Liglere ara verilmesinin verdiği sıkıntıdan, belki de türlü hava değişimlerinden olacak; memleketin gereksiz kurumlarından birinin, başkan olamamış vekili güzide kişilik gün itibariyle demiş ki:
''10 milyon Avroya alınan oyuncuyu, karaborsada 3 TL'ye izlettirirseniz bunun neresine lig, neresine ekonomik boyut, neresine sosyal patlama diyebilirsiniz? Peki parası olmayan futbol maçı izlemeyecek mi? Onlar da belki yılda 3-4 defa stada girebilecektir ama televizyonlarla yapılacak sözleşmelerle, 'öte yanda kalan' futbol izleyicisine de ayrı bir kapı oluşturulmalıdır.''
Kendisi basın kartıyla İstanbul'da her stadyuma gönül rahatlığıyla girip çıkarken, İstanbul dışındaki maçlarda beleş uçak bileti kovalıyor olup, bahsettiği televizyonla yapılmış sözleşmelerden birinin sonucu kanalda çokça maç izliyordur elbet. Yine muhtemelen arabasını basın tribününe yakın bir kapalı otoparka bırakıyor olmasındandır ki pek stad çevresini dolaşma fırsatı bulamamış, üç basamaklı rakamlar işitilen karaborsacı çağrılarını işitmemiştir, yoksa 3 ytl ağzından kaçmıştır. 34'de 34 gibi güzel hayaller barından insanların sevgisine, sıcak koltukta genişlemiş poposundan çıkan 3-4 defa stada girebilme hakkı ölçüp biçmek kimsenin haddi değildir. Şayet kaale alınırsa, yiyeceği küfürlerden sebep; ağzına doladığı soyut kavram tribün terörüne bir somutluk kazandıracak olması da uzak günlere dair bir teorem değil.

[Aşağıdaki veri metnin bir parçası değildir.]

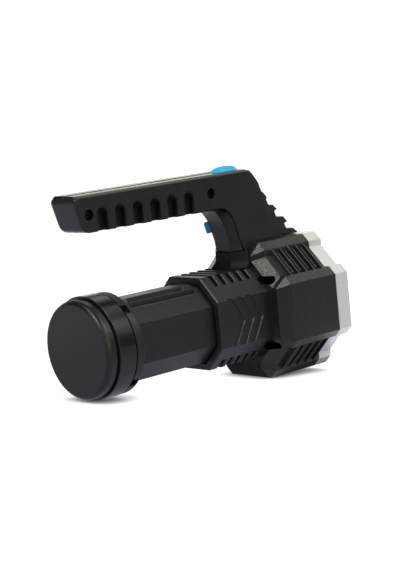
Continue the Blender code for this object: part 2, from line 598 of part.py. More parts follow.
# ---- controls ------------------------------------------------------------------------------------
rows = [(10.2, 5.15, 76.2, 0.0), (10.2, 5.15, 82.9, 0.0), (9.9, 4.85, 83.4, 0.0),
        (8.9, 4.3, 83.6, 0.9), (8.5, 4.0, 84.5, 1.1), (7.6, 3.3, 85.3, 1.1), (5.8, 2.2, 85.7, 1.1)]
button = loft("main_button", [[(x, y, z) for x, y in ellipse(a, b, 32, BX + dx)]
                              for a, b, z, dx in rows], "blue")
shade(button, 35)
switch = box("main_switch", (BX - 5.1, -4.0, 65.0), (BX + 5.1, 4.0, 70.6), "board")
boolean(switch, loft("stem_tool", [[(x, y, 70.0) for x, y in ellipse(2.0, 2.0, 16, BX)],
                                   [(x, y, 74.6) for x, y in ellipse(2.0, 2.0, 16, BX)]], None),
        "UNION")

# side push button on the liner's left rear facet
a0, a1 = Vector((110.2, 6.25, 54.0)), Vector((112.4, 6.25, 47.1))
b0, b1 = Vector((114.1, 9.9, 55.6)), Vector((116.4, 9.9, 47.9))
fc = (a0 + a1 + b0 + b1) / 4
along = ((a1 - a0) + (b1 - b0)).normalized()
across = ((b0 - a0) + (b1 - a1)).normalized()
normal = along.cross(across).normalized()
if normal.x > 0:
    normal = -normal
across = normal.cross(along).normalized()


def facet_block(name, la, lc, n0, n1, mat, ch=0.0):
    pts = []
    for u, v in ((-la, -lc), (la, -lc), (la, lc), (-la, lc)):
        pts.append((u, v))
    ring_ = []
    levels = [(n0, 0.0), (n1 - ch, 0.0)] + ([(n1, ch)] if ch else [])
    for n_, inset in levels:
        ring_.append([tuple(fc + along * (u - math.copysign(inset, u))
                            + across * (v - math.copysign(inset, v)) + normal * n_)
                      for u, v in pts])
    return loft(name, ring_, mat)


boolean(liner, facet_block("pocket_tool", 3.5, 2.1, -2.55, 3.0, None))
boolean(bpy.data.objects["handle_left"], facet_block("pocket_tool", 3.55, 2.15, -2.55, 1.2, None))
shade(bpy.data.objects["handle_left"], 25)
side_button = facet_block("side_button", 3.25, 1.85, -1.4, 3.1, "blue", ch=0.6)

# ---- place everything under the tilted empty --------------------------------------------------------
CAP_BODY = {"tail_cap", "tail_contact_plate", "tail_contact_spring"}
for ob in list(bpy.data.objects):
    if ob.type == "MESH":
        ob.parent = ROOT


def set_origin(ob, point):
    """Move the object's origin to a point on its joint axis (local metres)."""
    p = Vector(point) * MM
    ob.data.transform(Matrix.Translation(-p))
    ob.location = p


set_origin(button, (BX, 0.0, 76.2))
set_origin(side_button, tuple(fc))
for nm in CAP_BODY:
    set_origin(bpy.data.objects[nm], (0.0, 0.0, 0.0))

ROOT.rotation_euler = (0.0, -PITCH, 0.0)
bpy.context.view_layer.update()
lows, xs = [], []
for ob in bpy.data.objects:
    if ob.type == "MESH":
        for v in ob.data.vertices:
            w = ob.matrix_world @ v.co
            lows.append(w.z)
            xs.append(w.x)
ROOT.location = (-(min(xs) + max(xs)) / 2, 0.0, -min(lows))
bpy.context.view_layer.update()
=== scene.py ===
import json
import math

import bmesh
import bpy
from mathutils import Matrix, Vector


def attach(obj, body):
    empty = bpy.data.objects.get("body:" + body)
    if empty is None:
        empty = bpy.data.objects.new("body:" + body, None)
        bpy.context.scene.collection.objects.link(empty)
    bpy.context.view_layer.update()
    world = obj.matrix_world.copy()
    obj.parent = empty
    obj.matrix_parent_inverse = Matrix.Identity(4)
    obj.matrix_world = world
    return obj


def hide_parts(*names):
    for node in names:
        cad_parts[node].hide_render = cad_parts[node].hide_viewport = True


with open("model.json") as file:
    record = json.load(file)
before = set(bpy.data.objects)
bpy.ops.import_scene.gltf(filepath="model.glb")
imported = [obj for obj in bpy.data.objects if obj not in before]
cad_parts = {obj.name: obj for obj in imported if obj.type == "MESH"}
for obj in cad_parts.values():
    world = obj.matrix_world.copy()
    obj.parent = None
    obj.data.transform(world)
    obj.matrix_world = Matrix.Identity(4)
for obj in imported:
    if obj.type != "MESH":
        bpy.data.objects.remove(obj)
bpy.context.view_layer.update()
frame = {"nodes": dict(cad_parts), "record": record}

MM = 0.001
TAIL = {m["name"]: m for m in frame["record"]["mounts"]}["tail_face"]
AX = -Vector(TAIL["axis"])
REST = Matrix.Translation(Vector(TAIL["pos_m"])) @ Matrix.Rotation(-math.atan2(AX.z, AX.x), 4, "Y")
SCENE = bpy.context.scene


# ---------------------------------------------------------------- mesh helpers
def new_object(name, verts, faces):
    me = bpy.data.meshes.new(name)
    me.from_pydata([Vector(v) * MM for v in verts], [], faces)
    bm = bmesh.new()
    bm.from_mesh(me)
    bmesh.ops.remove_doubles(bm, verts=bm.verts, dist=1e-6)
    bmesh.ops.dissolve_degenerate(bm, edges=bm.edges, dist=1e-7)
    bmesh.ops.recalc_face_normals(bm, faces=bm.faces)
    bm.to_mesh(me)
    bm.free()
    ob = bpy.data.objects.new(name, me)
    SCENE.collection.objects.link(ob)
    return ob


def loft(name, rings, cap=True):
    n = len(rings[0])
    verts, faces = [], []
    for ring in rings:
        verts.extend(ring)
    for k in range(len(rings) - 1):
        a, b = k * n, (k + 1) * n
        for i in range(n):
            j = (i + 1) % n
            same_i = (Vector(rings[k][i]) - Vector(rings[k + 1][i])).length < 1e-5
            same_j = (Vector(rings[k][j]) - Vector(rings[k + 1][j])).length < 1e-5
            if same_i and same_j:
                continue
            if same_i:
                faces.append((a + i, a + j, b + j))
            elif same_j:
                faces.append((a + i, a + j, b + i))
            else:
                faces.append((a + i, a + j, b + j, b + i))
    if cap:
        faces.append(tuple(range(n)))
        last = (len(rings) - 1) * n
        faces.append(tuple(last + i for i in range(n)))
    return new_object(name, verts, faces)


def yz_ring(pts, x):
    return [(x, y, z) for y, z in pts]


def prism_x(name, pts, x0, x1):
    return loft(name, [yz_ring(pts, x0), yz_ring(pts, x1)])


def prism_y(name, pts, y0, y1):
    return loft(name, [[(x, y0, z) for x, z in pts], [(x, y1, z) for x, z in pts]])


def box(name, lo, hi):
    pts = [(lo[1], lo[2]), (hi[1], lo[2]), (hi[1], hi[2]), (lo[1], hi[2])]
    return prism_x(name, pts, lo[0], hi[0])


def revolve(name, profile, seg, centre=(0.0, 0.0)):
    cy, cz = centre
    verts, faces, index = [], [], []
    for x, r in profile:
        if r < 1e-6:
            index.append([len(verts)] * seg)
            verts.append((x, cy, cz))
        else:
            index.append(list(range(len(verts), len(verts) + seg)))
            for i in range(seg):
                t = 2 * math.pi * i / seg
                verts.append((x, cy + r * math.cos(t), cz + r * math.sin(t)))
    n = len(profile)
    for k in range(n):
        m = (k + 1) % n
        if profile[k][1] < 1e-6 and profile[m][1] < 1e-6:
            continue
        for i in range(seg):
            j = (i + 1) % seg
            q = [index[k][i], index[k][j], index[m][j], index[m][i]]
            q = [v for p, v in enumerate(q) if v != q[p - 1]]
            if len(q) >= 3:
                faces.append(tuple(q))
    return new_object(name, verts, faces)


def fillet(pts, radii, n=4, closed=True):
    """2D outline with its corners turned into arcs of n steps."""
    out = []
    m = len(pts)
    for i in range(m):
        r = radii[i] if isinstance(radii, (list, tuple)) else radii
        p = Vector(pts[i])
        if (not closed and i in (0, m - 1)) or r <= 0:
            out.append(tuple(p))
            continue
        a, b = Vector(pts[i - 1]) - p, Vector(pts[(i + 1) % m]) - p
        la, lb = a.length, b.length
        a.normalize()
        b.normalize()
        ang = a.angle(b)
        if ang > math.radians(178):
            out.append(tuple(p))
            continue
        d = min(r / math.tan(ang / 2), la * 0.49, lb * 0.49)
        rr = d * math.tan(ang / 2)
        c = p + (a + b).normalized() * (rr / math.sin(ang / 2))
        v0, v1 = p + a * d - c, p + b * d - c
        t0 = math.atan2(v0.y, v0.x)
        t1 = math.atan2(v1.y, v1.x)
        dt = (t1 - t0 + math.pi) % (2 * math.pi) - math.pi
        for k in range(n + 1):
            t = t0 + dt * k / n
            out.append((c.x + rr * math.cos(t), c.y + rr * math.sin(t)))
    return out


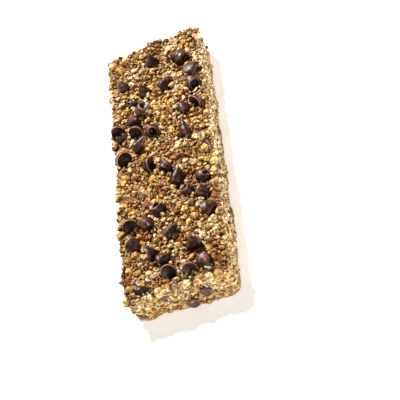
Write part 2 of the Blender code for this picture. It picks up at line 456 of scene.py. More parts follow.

Hayatında çimlere telin ardından gözü ilişmemiş, kalenin filelerine arkadan bakmamış, genel tanımda insanlar için bazı bazı anımsatma ihtiyacı hissedilen cümle öbeklerimiz var elbet:
- Bilet fiyatları, Türkiye koşulları göz önüne alınarak saptanmalı, Açık tribün biletleri her zaman ucuz tutulmalıdır. Futbolun sadece varlıklı insanların seyredebileceği bir etkinliğe doğru sürükleyen pahalı bilet uygulamalarına son verilmeli ve bu sporun halkın tek eğlencesi olduğu unutulmamalıdır.